Natasha warns that we as neighborhoods must be ahead of the curve in order to cap development first desires.
The coalition is asking to limit rents to favor local business and a fund to mitigate when necessary.
Streetscape maintenance is forefront on the coalition request of the developer.
The coalition is also requesting that marketing be broadcast to a diverse landscape of potential residents rather than the student forward focus that we’ve seen thus far.
Natasha has generated a letter to show support for the 4th Ave Coalition and proposes a vote.
“We are in support of the Historic 4th Ave coalition community benefit agreement.”
Yes - 14
No - 1
Abstain - 2
17 in attendance, Motion: 1st from Dan and 2nd from Brekana.
Bunny Signs (traffic calming)
Natasha and Turtle walked 10th and 11th Aves and 1st and 2nd Streets.
It was determined that half the proposed number of signs could be affixed to existing posts and the other half will need new posts.

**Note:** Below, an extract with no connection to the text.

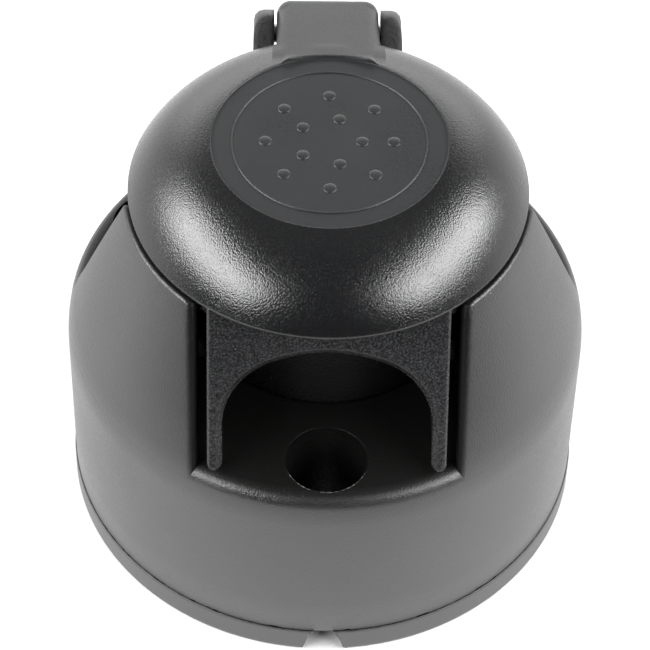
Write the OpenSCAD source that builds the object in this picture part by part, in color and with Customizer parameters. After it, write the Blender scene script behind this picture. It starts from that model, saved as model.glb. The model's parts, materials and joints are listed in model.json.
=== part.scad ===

3 signs on 1st heading West. 3 signs on 1st heading East.
On 11th - 2 signs heading South and 2 heading North.
On 10th - 1 sign heading South and 1 heading North.
A total of 14 signs to be printed in a single sheet at $16 per sign.
$30 for 8ft poles.
A conversation opens up about the controversial skunk. See the listserv for details.
DNARC - Update on the Santa Cruz River Heritage Project. Karen Greene asures us this will not be a river but rather a modest amount of water. Barrio Anita - Community garden has reopened on the North edge for the neighborhood. Dusk Music Festival - This will be hosted at Armory Park. Creative Lights - Sept. 15th.
Downtown Links - No update.
Community Garden - Tree trimming took place.
Dunbar Coalition - Parking in 2nd situation is coming to a head.
11th Ave - No updates of note.
July and August minutes still require approval.
Natasha and Karen will approve next month.